Menurut Cassandra, “saya kurang tahu persis apakah relasi kuasa yang terjadi pada diri saya itu karena saya seorang berkulit hitam atau karena saya seorang perempuan, atau karena keduanya…ada sejumlah kajian Feminis, khususnya Black feminist, yang menyebut hal ini sebagai pukulan ganda, double whammy, jadi, pada kasus yang saya alami, saya tidak tahu persis apa yang sebenarnya terjadi … Seringkali saya bertanya-tanya apakah hal yang sama mereka lakukan juga pada kolega2 saya (yang tidak semuanya berkulit hitam dan perempuan)”
Kalau Anda mau menggunakan cara Foucault untuk memeriksa dan menganalisis pernyataan di atas, lupakan makna inheren yang terkandung di dalam praktik. Kita lihat bahwa Cassandra saja bingung untuk menemukan makna atau menyebutkan penyebab dari peristiwa yang dialaminya: kita tidak pernah tahu apa yang menjadi intensi seseorang/sekelompok orang, dan intensi justru melampaui praktik para subjek dalam hal dampaknya, effects. Meskipun praktik pengajaran dan bimbingan itu dapat direncanakan dan dikordinasikan dengan tujuan dan capaian spesifik tertentu (misalnya, sebagaimana tercantum dalam RPKPS, dst.) dampak keseluruhan dari praktik pengajaran dan bimbingan jelas-jelas melampaui intensi apapun dari subjek yang mengalami.

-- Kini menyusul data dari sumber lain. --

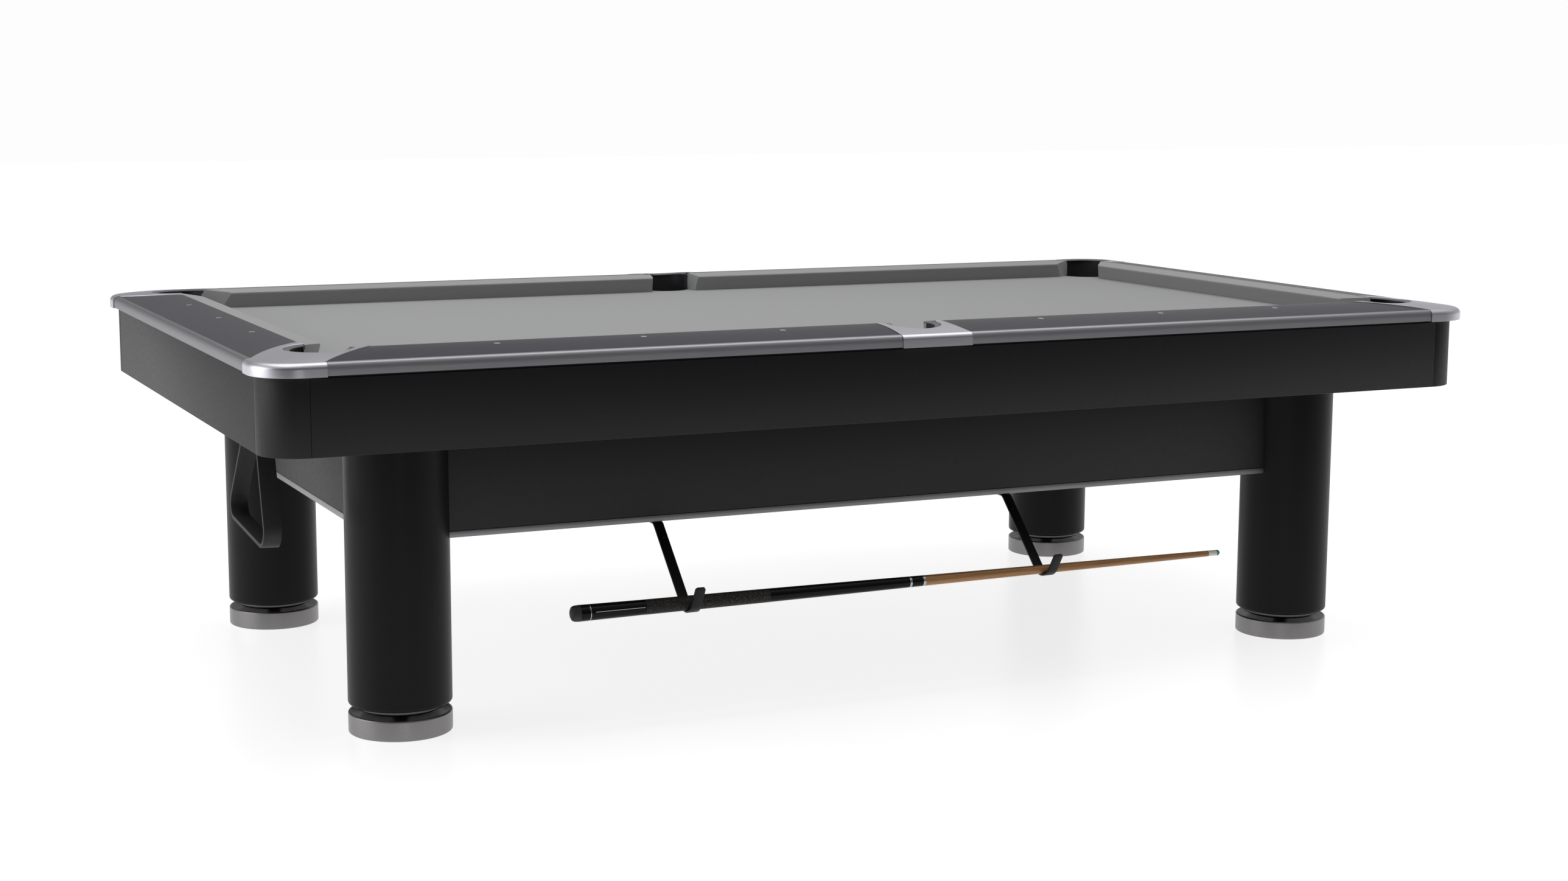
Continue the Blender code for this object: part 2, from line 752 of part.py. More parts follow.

Dengan kata lain, jika kita mengadopsi “Arkeologi Kuasa/Pengetahuan” dari Foucault utk memeriksa dan menarik pemaknaan dari kasus di atas, akan terlihat ada kelindan triadik antara
(1) ketiadaan subjek rasional yang bertanggungjawab penuh atau memegang kendali atas praktik yang ‘sudah kadung’ terjadi;
(2) letak rasionaltias dari praktik yang ada ditemukan dalam gugus relasi yang di dalamnya praktik2 tersebut tertanam, inscribed ;
(3) Karenanya, signifikansi dari praktik tidak meletak pada nilai kebenaran inheren yang ada pada praktik tersebut melainkan pada cara-cara yang di dalamnya praktik tersebut mendisrupsi atau mempertahankan gugus relasi kekuasaan sekaligus memajukan pengetahuan.
Menganalisis gugus praktik pengajaran, bimbingan, penelitian, penulisan hasil penelitian, diseminasi hasil penelitian dalam bentuk tulisan ilmiah (artikel) format jurnal dan aspek-aspek aktivitas profesional lainnya dari dosen dengan menggunakan lensa ‘Arkeologis Kuasa/Pengetahuan’ semakin memperjelas keberadaan jejaring kekuasaan yang memampukan sejumlah praktik tertentu (dan menegasi atau menghambat terjadinya praktik lainnya) sekaligus menjamin signifikansinya. Gampangnya, praktik pengajaran berbasis RPKPS (sebagai salah satu bentuk outcome-based education) cenderung memampukan dan menghargai input pemberian dan penilaian tugas (assesment) secara prosedural dan taat-azas alih-alih ‘pemberian tugas secara spontan dan penilaian karena kasihan’
Dari penjelasaan di atas, semakin terlihat juga bagaimana praktik-praktik material dan budaya tertentu merupakan penafsiran responsif atas situasi dan konteks yang dekat . Artinya, penafsiran pelaku atas situasi yang dihadapi bukan hanya pembacaan pasif untuk mengakomodasi unsur-unsur statis tapi sekaligus pembacaan dinamis yang bertujuan untuk mendisrupsi, kontestasi, dan memaknai kembali situasi status quo. Dengan kata lain, cara membaca secara ‘arkeologis kuasa/pengetahuan’ dari Foucault memampukan subjek penghayat sekaligus penafsir untuk melampaui ‘makna esensial yang tersembunyi di balik sebuah peristiwa/kejadian/pengalaman yang spesifik’ karena praktik material dan budaya yang di dalamnya subjek terlibat sudah selalu mengandaikan keberadaan cakrawala penafsiran yang tidak bebas-nilai. Pembacaan arkeologis kuasa/pengetahuan sudah selalu melibatkan adanya penafsiran atas gugus penafsiran, hal yang ditemukan dalam signifikansi praktik-praktik budaya.